[E3-hacking] PBL & running arbitrary code
Matt Evans
e3-hacking@earth.li
Sun, 13 Mar 2005 15:42:27 +0000
Hi David,
Sounds like you're getting somewhere! It's a lovely little motherboard
once you strip out the GCSE D&T casing, isn't it? I'm especially
looking forward to getting something going on it.

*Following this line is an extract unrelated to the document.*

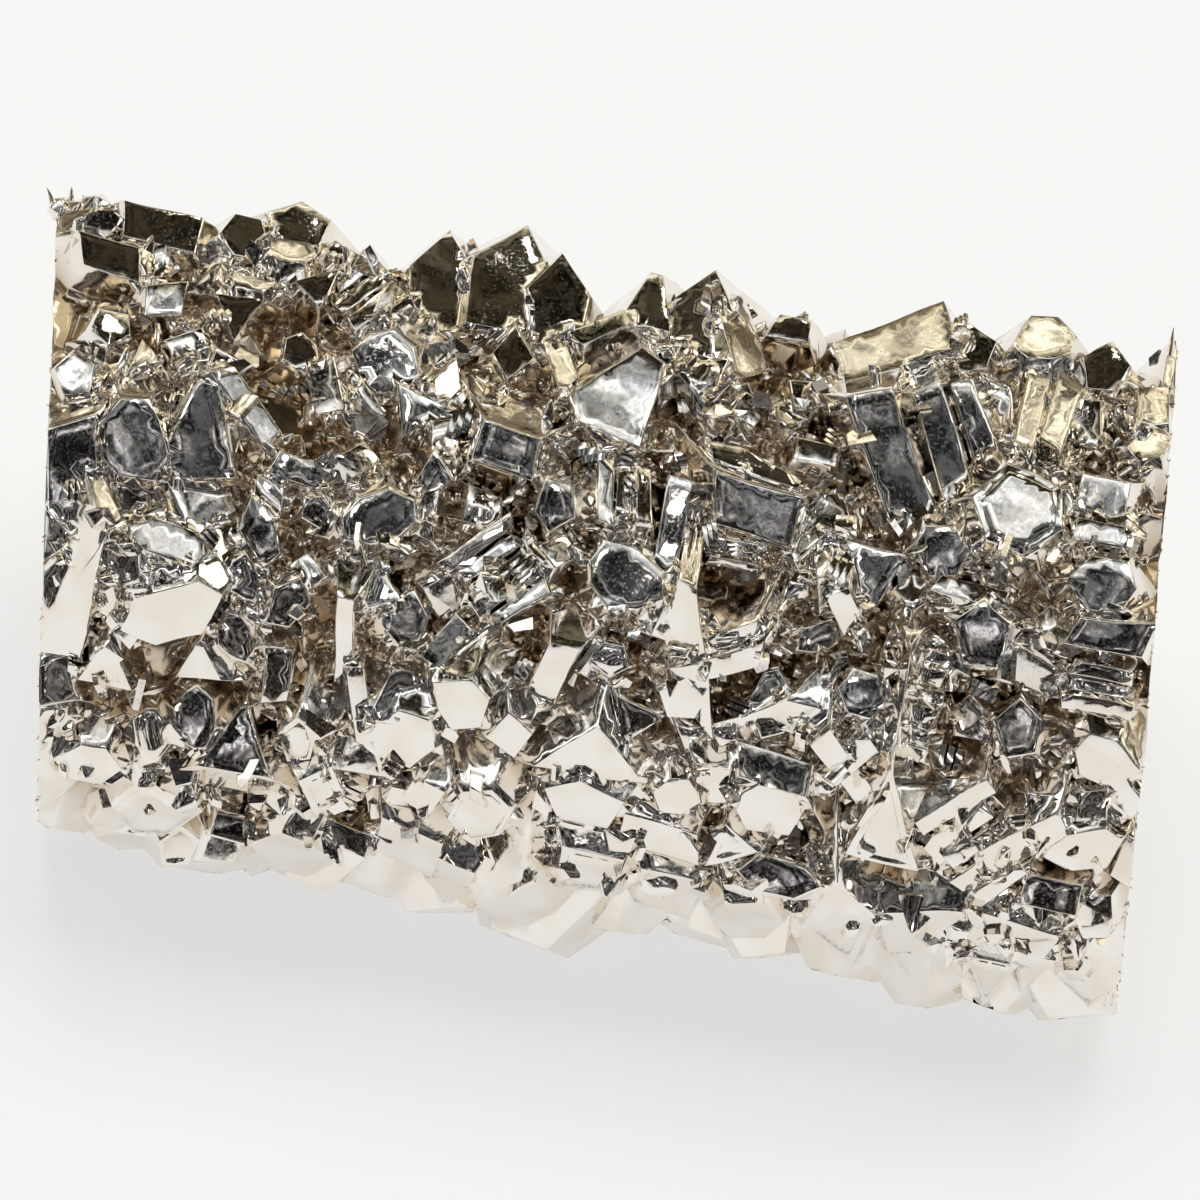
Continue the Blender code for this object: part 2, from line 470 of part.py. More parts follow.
def core(chance):
    """Rough many-sided rod inside the crystals."""
    mesh = bmesh.new()
    turn = Matrix.Rotation(math.radians(90.0), 4, "Y")
    for k in range(CORE_RINGS + 1):
        place = Matrix.Translation((CORE_LENGTH * (k / CORE_RINGS - 0.5), 0.0, 0.0)) @ turn
        bmesh.ops.create_circle(mesh, segments=CORE_SIDES, radius=CORE_RADIUS, matrix=place)
    bmesh.ops.bridge_loops(mesh, edges=mesh.edges[:])
    for vert in mesh.verts:
        vert.co.y *= 1.0 + chance.uniform(-1.0, 1.0) * CORE_ROUGHNESS / CORE_RADIUS
        vert.co.z *= 1.0 + chance.uniform(-1.0, 1.0) * CORE_ROUGHNESS / CORE_RADIUS
    bmesh.ops.holes_fill(mesh, edges=mesh.edges[:], sides=0)
    bmesh.ops.triangulate(mesh, faces=[face for face in mesh.faces if len(face.verts) == 4])
    bmesh.ops.recalc_face_normals(mesh, faces=mesh.faces[:])
    return mesh


def lip_lumps():
    """Torn lip at the upper left edge."""
    lumps = []
    for along, across, outward, radius in LIP:
        point = Vector((along, 0.0, 0.0)) + turned(90.0) * across + turned(0.0) * outward
        mesh = bmesh.new()
        bmesh.ops.create_icosphere(mesh, subdivisions=1, radius=radius, matrix=Matrix.Translation(point))
        lumps.append(mesh)
    return lumps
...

As a completely tangential aside, I noticed the extra pads around the
(I can't remember, guessing) speech codec; my board, at least, has 2
sets of pads for the 2 types of SCP. What an excellent place to
slodder on new peripherals! ;-) There are unused chip select lines
from the CPU, too!
On 12 Mar 2005, at 22:30, David Given wrote:
> On Sat, 2005-03-12 at 19:40 +0000, Ralph Corderoy wrote:
> [...]
>> Possibly. Both Matt and I independently assumed a key held down on
>> the
>> telephone keypad, that's probably our Acorn backgrounds, but nothing
>> in
>> the code suggests that AFAIK.
>
> I can't think of anything else that it could be --- unless the
> trigger's
> something in the firmware, and that my unit has been locked down, and
> your units haven't.
>
> (My unit *does* seem to be a little different --- Matt, have you taken
> the lid off yours yet? Does it have an SMC adaptor soldered onto the
> top
> of the motherboard? What PBL version and build is it? [Start it up,
> press SETUP, 1.])
Yep, the case was discarded long ago. So this sounds interesting - I
thought all units had the smartmedia slot. Mine certainly does - but I
have the older psion5-style keyboard model. Does yours still have a
smart/card/ slot on the right too?
My PBL is the same version as yours (1277).
Something that was unclear in your previous emails was the cable that
you were using - it sounded like it was direct RS232 plug to a 3.5mm
jack with no voltage conversion? This didn't work for me.
My reasoning: the port levels are 5V and 'about 5V' on transmit and
receive pins, respectively. This does not look like an RS232 port.
You will see at least -6 or probably -9V on most RS232 ports (i.e.
below ground), when they're in a quiescent state. Therefore I'm pretty
sure we shouldn't be connecting it straight to RS232 levels because it
won't work.
> Incidentally, useful factoid. The boot process goes like this:
>
> 1. Splash screen (pretty picture of the emailer).
> 2. Title screen (with 'Personal Communication Centre' across the
> middle).
> 3. Main menu.
>
> If on the transition between 1 and 2, you press STOP+HANDSFREE, the
> machine will reset itself back into a virgin state.
>
> Do we know yet what puts up the splash screen? PBL or the main
> software?
> What do you see on a successfully suspended boot?
That's very cool... wonder what that's for? (Unless it's just a bug ;)
Also when playing with JTAG I got the unit to crash and got a nicely
anti-aliased debug code and a TLA on a screen that looks like 2. didn't
make sense to me, was a 32bit hex number but not a plausible address...
anyway. As far as I can tell the splash screen is from the main ROM,
not PBL. (I haven't seen PBL touching the LCD (Ralph, you?) nor is
there space in the boot ROM to hold such a bitmap (even compressed,
that dithering.. hmm.. just doesn't feel likely).
When I interrupted its boot the other night I was sending chr(27) via a
TTL-level serial port (one half of a USB-RS232 cable, i.e. the bare
UART pins before they go to the MAX232-style linedriver to make them
+/-9V), and I saw.... nothing. (Screen remained dark, no backlight
power either).
If at all possible if you can't get it working with your RS232 cable
I'd try to wire up a linedriver chip (MAX232, MAX3232, loads of ppl
make them & RS sell them) to turn the RS232 levels from your PC serial
port back into 0V/5V levels. You may also be able to bodge these
signals from something in your PC; if you have an old ISA serial card
you can often lift these signals from the 16550 UART before they go
through the linedriver chip to the external socket. I don't know your
level of electronics knowledge but if I can help just ask.